Identify the line that contains "obj.data.transform(world)" in the material. Output it and every line after it, unchanged, through the end.

+===+

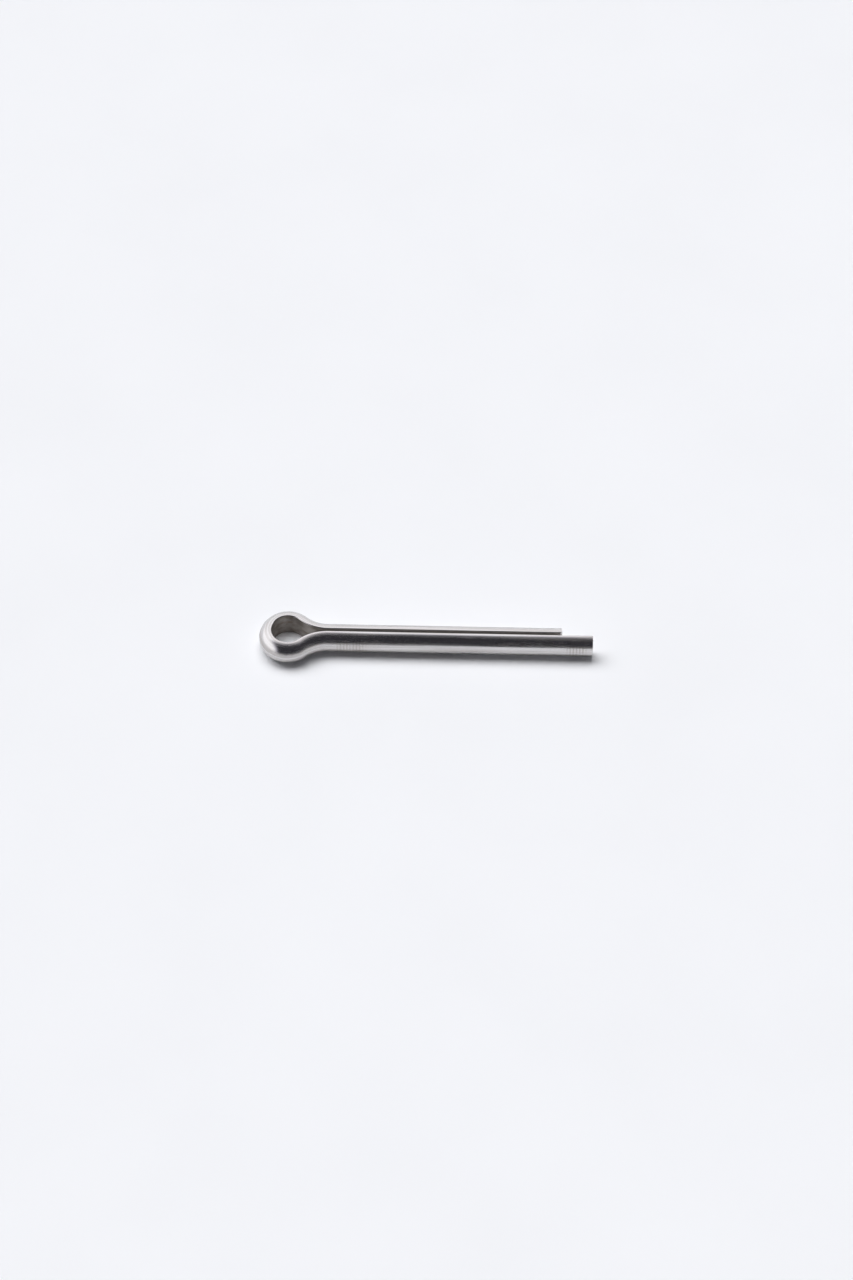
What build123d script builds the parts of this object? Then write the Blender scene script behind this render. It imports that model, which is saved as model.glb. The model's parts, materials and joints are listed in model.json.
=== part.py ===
from build123d import *
import math
import os

# Cotter pin: one length of half-round wire, bent round an eye so that its two legs lie with their
# flats facing, one leg longer than the other. The two backs together make a nearly round shank.
# Millimetres, +Z up. The pin lies flat: the shank runs along X, the eye is at the -X end, and the
# origin is on the table under the middle of the pin's box.

# driving dimensions
shank_diameter = 2.86  # over the backs of the two legs
leg_gap = 0.26  # between the two flats, along the shank
wire_edge_radius = 0.12  # rolled edge between the wire's flat and its back
eye_radius = 1.7  # from the eye's centre to the flat that lines it
neck_radius = 4.7  # of the flat, where a leg swings in from the eye
eye_reach = 6.4  # from the crown of the eye to where the nominal length starts
nominal_length = 25.0  # from there to the end of the short leg
leg_overhang = 3.2  # by which the long leg is longer
tip_bevel = 0.14  # on the flat's edge at each cut end

# the wire's section
shank_radius = shank_diameter / 2
half_gap = leg_gap / 2
wire_thickness = shank_radius - half_gap
edge_centre_y = half_gap + wire_edge_radius
edge_centre_z = math.sqrt((shank_radius - wire_edge_radius) ** 2 - edge_centre_y**2)
half_height = edge_centre_z + wire_edge_radius

# the bend, with the eye's centre on x = 0 until the pin is placed
bend_span = eye_radius + neck_radius
neck_centre_y = half_gap + neck_radius
neck_centre_x = math.sqrt(bend_span**2 - neck_centre_y**2)
neck_turn = math.degrees(math.acos(neck_centre_y / bend_span))
eye_turn = 180 + 2 * neck_turn
crown_x = -(eye_radius + wire_thickness)
short_end_x = crown_x + eye_reach + nominal_length
long_end_x = short_end_x + leg_overhang


def wire_section(flat_y):
    """The half-round section in the YZ plane, its flat at flat_y and its back towards +Y."""
    disc = Circle(shank_radius)
    kept_side = Pos(half_gap + shank_radius, 0) * Rectangle(2 * shank_radius, 3 * shank_radius)
    half_round = disc & kept_side
    half_round = fillet(half_round.vertices(), wire_edge_radius)
    return Plane.YZ * Pos(flat_y - half_gap, 0) * half_round


def leg(end_x):
    """A straight leg on the +Y side, from the end of its neck to its cut end."""
    length = end_x - neck_centre_x
    bar = extrude(Pos(neck_centre_x, 0, 0) * wire_section(half_gap), length, dir=(1, 0, 0))
    corner = (end_x, half_gap)
    wedge = Polygon(
        (corner[0] - 2 * tip_bevel, corner[1] - tip_bevel),
        (corner[0] + tip_bevel, corner[1] - tip_bevel),
        (corner[0] + tip_bevel, corner[1] + 2 * tip_bevel),
        align=None,
    )
    return bar - extrude(wedge, shank_diameter, both=True)


def neck():
    """The bend on the +Y side that carries the wire from a leg out to the eye."""
    axis = Axis((neck_centre_x, neck_centre_y, 0), (0, 0, -1))
    return revolve(Pos(neck_centre_x, 0, 0) * wire_section(half_gap), axis, neck_turn)


def eye():
    """The round bend of the eye, from neck to neck by way of the crown."""
    start = wire_section(eye_radius).rotate(Axis.Z, -neck_turn)
    return revolve(start, Axis.Z, eye_turn)


def cotter_pin():
    """The whole pin: the long leg on the -Y side, the short one on the +Y side."""
    short_side = leg(short_end_x) + neck()
    long_side = (leg(long_end_x) + neck()).mirror(Plane.XZ)
    pin = short_side + eye() + long_side
    middle_x = (crown_x + long_end_x) / 2
    return Pos(-middle_x, 0, half_height) * pin


os.makedirs("parts", exist_ok=True)
export_step(cotter_pin(), "parts/cotter_pin.step")
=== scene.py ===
"""A split cotter pin of half-round stainless wire, lying flat on a pale studio table.

The pin is formed here as a pin machine forms it: the wire's section is drawn, the short leg is run out,
the wire is bent round the eye, the long leg is run back beside the short one, and both ends are sheared.
The pin is worked in millimetres and brought to the frame's metres when it is finished.
"""

import json
import logging
import math
from dataclasses import dataclass
from enum import Enum
from typing import Any, Callable

import bmesh
import bpy
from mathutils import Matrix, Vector


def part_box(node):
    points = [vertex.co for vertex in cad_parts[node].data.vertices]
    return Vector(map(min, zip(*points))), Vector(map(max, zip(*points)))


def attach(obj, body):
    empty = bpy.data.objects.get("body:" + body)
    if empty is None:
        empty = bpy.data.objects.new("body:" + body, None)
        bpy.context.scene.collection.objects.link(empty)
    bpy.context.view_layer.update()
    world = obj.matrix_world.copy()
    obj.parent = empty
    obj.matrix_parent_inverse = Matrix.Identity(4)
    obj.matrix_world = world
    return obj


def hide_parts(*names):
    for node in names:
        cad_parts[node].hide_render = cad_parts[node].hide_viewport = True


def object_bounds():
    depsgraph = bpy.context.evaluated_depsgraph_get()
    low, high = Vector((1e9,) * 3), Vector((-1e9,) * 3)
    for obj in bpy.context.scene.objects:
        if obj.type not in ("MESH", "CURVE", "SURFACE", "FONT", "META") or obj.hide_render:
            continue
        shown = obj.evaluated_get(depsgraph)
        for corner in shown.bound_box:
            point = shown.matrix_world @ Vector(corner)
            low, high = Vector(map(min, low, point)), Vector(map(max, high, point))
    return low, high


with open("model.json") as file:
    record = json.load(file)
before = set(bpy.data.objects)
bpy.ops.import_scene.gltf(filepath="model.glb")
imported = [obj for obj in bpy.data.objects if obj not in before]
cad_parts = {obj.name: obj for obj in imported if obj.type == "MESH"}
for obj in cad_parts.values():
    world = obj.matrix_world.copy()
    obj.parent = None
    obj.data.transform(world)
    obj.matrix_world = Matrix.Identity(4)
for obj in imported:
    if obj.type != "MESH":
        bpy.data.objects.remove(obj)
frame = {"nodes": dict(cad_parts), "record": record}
CAD_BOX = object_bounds()

MM = 0.001  # one millimetre in the frame's metres
TAU = 2 * math.pi
PLACE = "wire_place"  # attribute: millimetres along the wire from the crown, out from the flat, and up
RUN = "wire_run"  # UV map whose U runs along the wire
NEAR = 1e-4  # millimetres: two lengths that differ by less are the same
WELD = 1e-5  # millimetres: corners closer than this become one
CUT = 1e-6  # millimetres: how close to a cutting plane a corner counts as on it
log = logging.getLogger("cotter_pin")


class Leg(Enum):
    """The two legs, by the side of the shank's axis that each lies on."""

    SHORT = 1
    LONG = -1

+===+

EXERCISE RESPONSE:
    obj.data.transform(world)
    obj.matrix_world = Matrix.Identity(4)
for obj in imported:
    if obj.type != "MESH":
        bpy.data.objects.remove(obj)
frame = {"nodes": dict(cad_parts), "record": record}
CAD_BOX = object_bounds()

MM = 0.001  # one millimetre in the frame's metres
TAU = 2 * math.pi
PLACE = "wire_place"  # attribute: millimetres along the wire from the crown, out from the flat, and up
RUN = "wire_run"  # UV map whose U runs along the wire
NEAR = 1e-4  # millimetres: two lengths that differ by less are the same
WELD = 1e-5  # millimetres: corners closer than this become one
CUT = 1e-6  # millimetres: how close to a cutting plane a corner counts as on it
log = logging.getLogger("cotter_pin")


class Leg(Enum):
    """The two legs, by the side of the shank's axis that each lies on."""

    SHORT = 1
    LONG = -1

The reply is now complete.